One unique aspect of these treaties is that they apply irrespective of any contractual provisions. For example, even if the company's contract with the government requires a dispute to be submitted to the local courts, the treaty permits recourse to international arbitration. This state of affairs has resulted in many favorable awards for corporations, and these awards are relatively easy to enforce.

Editor: What about the future? Where would you like this practice to be in, say, five years?

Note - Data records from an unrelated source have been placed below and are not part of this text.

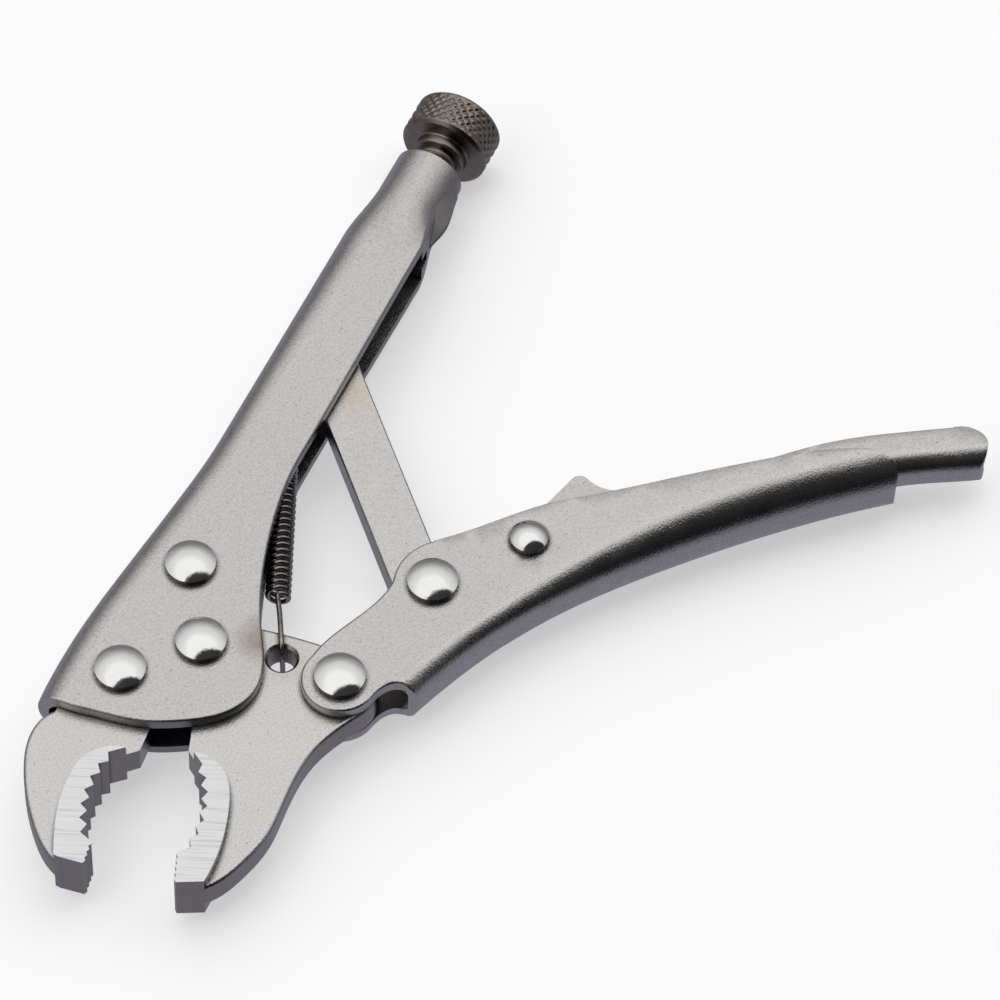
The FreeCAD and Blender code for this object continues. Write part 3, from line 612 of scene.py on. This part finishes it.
# ---- return spring --------------------------------------------------------
# Music wire 1.2 mm thick, close-wound and left dark from the oil bath. One
# hook drops into the movable jaw's hole, the other into the handle's tongue.
wire_radius = 0.6
coil_middle = 2.4
coil_turns = 23
coil_start = Vector((21.0, -8.6, 0.0))
coil_end = Vector((57.5, 7.0, 0.0))
coil_axis = (coil_end - coil_start).normalized()
coil_up = Vector((0.0, 0.0, 1.0))
coil_side = coil_axis.cross(coil_up)
coil_length = (coil_end - coil_start).length
low_hook = [
    (7.0, -16.6, -4.4), (7.2, -16.4, 0.5), (7.6, -16.1, 3.4), (9.2, -15.2, 4.35), (12.0, -13.7, 4.35),
    (16.2, -11.4, 3.5)]
high_hook = [(60.0, 8.4, 1.4), (62.4, 9.3, 0.1), (65.0, 10.3, 0.0), (67.6, 11.0, 0.0), (68.6, 12.6, 0.0),
             (68.0, 14.2, 0.0)]
around = 20
hook_steps = 8
wire_sides = 10
helix = []
for index in range(coil_turns * around + 1):
    share = index / (coil_turns * around)
    angle = 2 * math.pi * coil_turns * share
    helix.append(
        coil_start + coil_axis * (wire_radius + (coil_length - 2 * wire_radius) * share)
        + (coil_up * math.cos(angle) + coil_side * math.sin(angle)) * coil_middle)


def rounded(points, steps):
    """Points on a smooth line through the given ones."""
    points = [Vector(p) for p in points]
    line = []
    for i in range(1, len(points) - 2):
        p0, p1, p2, p3 = points[i - 1:i + 3]
        for s in range(steps):
            t = s / steps
            line.append(0.5 * (
                2 * p1 + (p2 - p0) * t + (2 * p0 - 5 * p1 + 4 * p2 - p3) * t * t
                + (3 * p1 - p0 - 3 * p2 + p3) * t ** 3))
    return line


low_ends = [Vector(low_hook[0]) * 2 - Vector(low_hook[1])] + low_hook + [helix[0], helix[2]]
high_ends = [helix[-3], helix[-1]] + high_hook + [Vector(high_hook[-1]) * 2 - Vector(high_hook[-2])]
path = rounded(low_ends, hook_steps) + helix + rounded(high_ends, hook_steps)[1:]


def drawn_wire(name, path, radius, sides, material):
    """Round wire along a path, its section carried along without twist."""
    verts = []
    across = Vector((0.0, 0.0, 1.0))
    for i, point in enumerate(path):
        ahead = (path[min(i + 1, len(path) - 1)] - path[max(i - 1, 0)]).normalized()
        across = (across - ahead * across.dot(ahead)).normalized()
        other = ahead.cross(across)
        for side in range(sides):
            turn = 2 * math.pi * side / sides
            verts.append(place(*(point + (across * math.cos(turn) + other * math.sin(turn)) * radius)))
    faces = []
    for i in range(len(path) - 1):
        for side in range(sides):
            a = i * sides + side
            b = i * sides + (side + 1) % sides
            faces.append((a, b, b + sides, a + sides))
    faces.append(tuple(range(sides))[::-1])
    faces.append(tuple((len(path) - 1) * sides + s for s in range(sides)))
    return link_mesh(name, verts, faces, material)


# Oil-blacked wire: dark between the turns, with a bright line on each crown.
spring_steel = bpy.data.materials.new("oil_blacked_spring_wire")
spring_steel.use_nodes = True
spring_tree = spring_steel.node_tree
spring_shader = spring_tree.nodes["Principled BSDF"]
spring_shader.inputs["Metallic"].default_value = 1.0
spring_where = add_node(spring_tree, "ShaderNodeTexCoord").outputs["Object"]
spring_fine = add_node(
    spring_tree, "ShaderNodeTexNoise", Vector=spring_where, Scale=1 / (0.8 * MM), Detail=3.0).outputs["Fac"]
spring_tone = add_node(
    spring_tree, "ShaderNodeMix", {"data_type": "RGBA"}, Factor=spring_fine,
    A=to_linear("#4A4543"), B=to_linear("#B9B4B0")).outputs["Result"]
spring_tree.links.new(spring_tone, spring_shader.inputs["Base Color"])
spring_shader.inputs["Roughness"].default_value = 0.16
spring = drawn_wire("wound_spring", path, wire_radius, wire_sides, spring_steel)
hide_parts("return_spring")
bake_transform(spring)
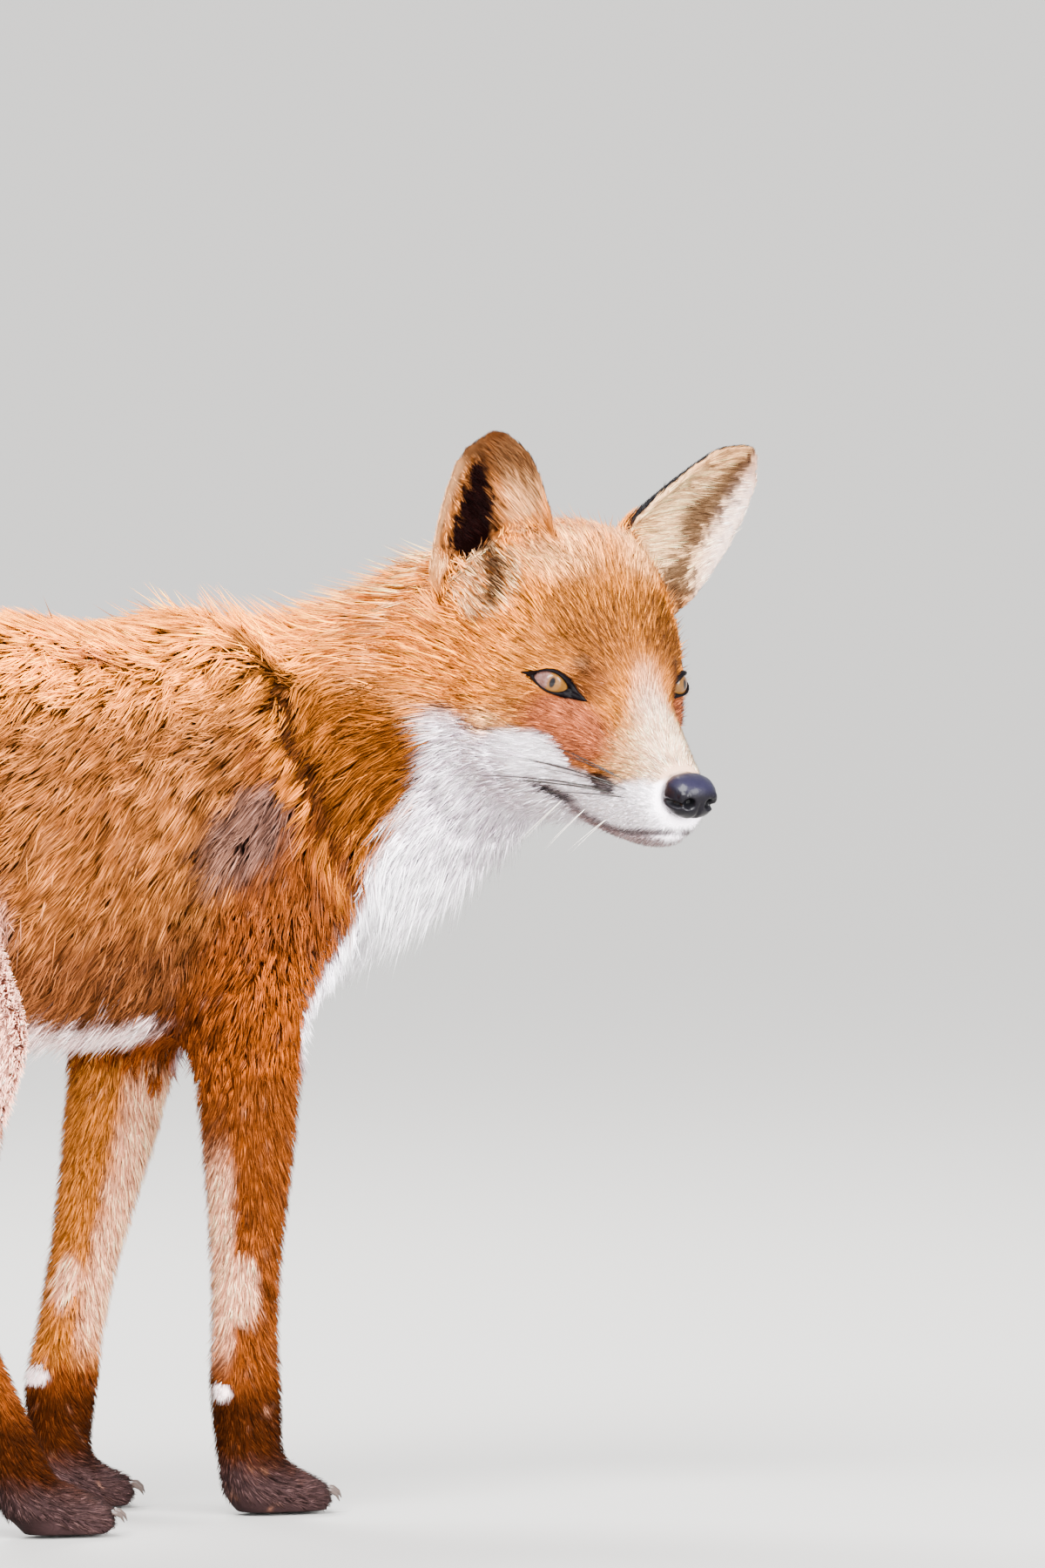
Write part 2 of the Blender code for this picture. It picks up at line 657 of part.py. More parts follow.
if __name__ == "__main__":
    build()
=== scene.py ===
"""Looks of a life-size still model of a red fox: skin, coat, eyes, nose, claws and whiskers.

Everything is in the row frame of the solids: metres, +X the way the body faces, +Y its left, +Z up.
One skin stands for all the nodes of flesh and lies under the coat. The coat is solid tufts that
follow a lie worked out on the skin. Skin and tufts take their colour from the same markings.
"""

import math

import bmesh
import bpy
import numpy as np
from bpy.props import FloatProperty, FloatVectorProperty, IntProperty, PointerProperty
from mathutils import Matrix, Vector
from mathutils.bvhtree import BVHTree
from mathutils.kdtree import KDTree


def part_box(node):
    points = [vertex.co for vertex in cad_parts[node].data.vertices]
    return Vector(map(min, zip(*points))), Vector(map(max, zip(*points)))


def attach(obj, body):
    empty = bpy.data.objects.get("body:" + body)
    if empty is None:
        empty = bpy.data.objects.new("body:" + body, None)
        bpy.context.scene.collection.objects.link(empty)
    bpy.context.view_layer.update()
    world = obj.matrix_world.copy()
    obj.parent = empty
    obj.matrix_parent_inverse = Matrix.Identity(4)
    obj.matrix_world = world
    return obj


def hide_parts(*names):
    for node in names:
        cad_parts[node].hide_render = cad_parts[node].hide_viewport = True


bl_info = {
    "name": "Red fox model",
    "version": (1, 0, 0),
    "blender": (4, 5, 0),
    "location": "3D Viewport > Sidebar > Red fox",
    "description": "Skin, coat, eyes, nose, claws and whiskers of a standing red fox",
    "category": "Object",
}

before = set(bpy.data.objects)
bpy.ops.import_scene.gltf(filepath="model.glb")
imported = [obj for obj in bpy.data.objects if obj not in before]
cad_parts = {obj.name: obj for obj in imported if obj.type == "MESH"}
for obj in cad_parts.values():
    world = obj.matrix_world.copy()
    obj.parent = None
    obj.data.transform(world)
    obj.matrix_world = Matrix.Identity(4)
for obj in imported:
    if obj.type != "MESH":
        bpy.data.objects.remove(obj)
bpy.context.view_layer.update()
BODY = "root"

LEGS = ["foreleg_right", "foreleg_left", "hindleg_right", "hindleg_left"]
PAWS = ["forepaw_right", "forepaw_left", "hindfoot_right", "hindfoot_left"]
TAIL = ["tail_base", "tail_brush", "tail_tip"]
EARS = ["ear_right", "ear_left"]
FLESH = ["head", "neck", "trunk", *TAIL, *LEGS, *PAWS, *EARS]
LABEL = {name: k for k, name in enumerate(FLESH)}


def part_of(labels, names):
    """True where a vertex belongs to one of the named nodes."""
    return np.isin(labels, [LABEL[name] for name in names])


# ---------------------------------------------------------------- colours
def linear(hex_colour):
    """An sRGB hex colour as linear red, green and blue."""
    values = [int(hex_colour[k:k + 2], 16) / 255 for k in (1, 3, 5)]
    return tuple(v / 12.92 if v <= 0.04045 else ((v + 0.055) / 1.055) ** 2.4 for v in values)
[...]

Di Rosa: We have more than doubled the size of our group in recent years, and it seems likely to continue growing for the reasons I have discussed, including the increasing number of investor-state arbitrations. As corporate counsel become more familiar with the bilateral investment treaties, they are resorting to them for purposes of resolving their investment disputes. They are seeing large awards being issued and enforced. As a consequence, they are becoming more confident in the utility of these treaties and in the international arbitration arrangements they afford. Approximately 2,500 bilateral investment treaties exist today, and roughly half of the arbitration disputes that arise under these treaties concern Latin America.

In addition, many of the free trade agreements that have been negotiated recently have investment provisions, including provisions that track what appears in the bilateral investment treaties with regard to dispute resolution. All of the foregoing makes it likely that the number of arbitrations worldwide will continue to increase for the foreseeable future, and if that proves to be true, our group looks forward to a sustained growth.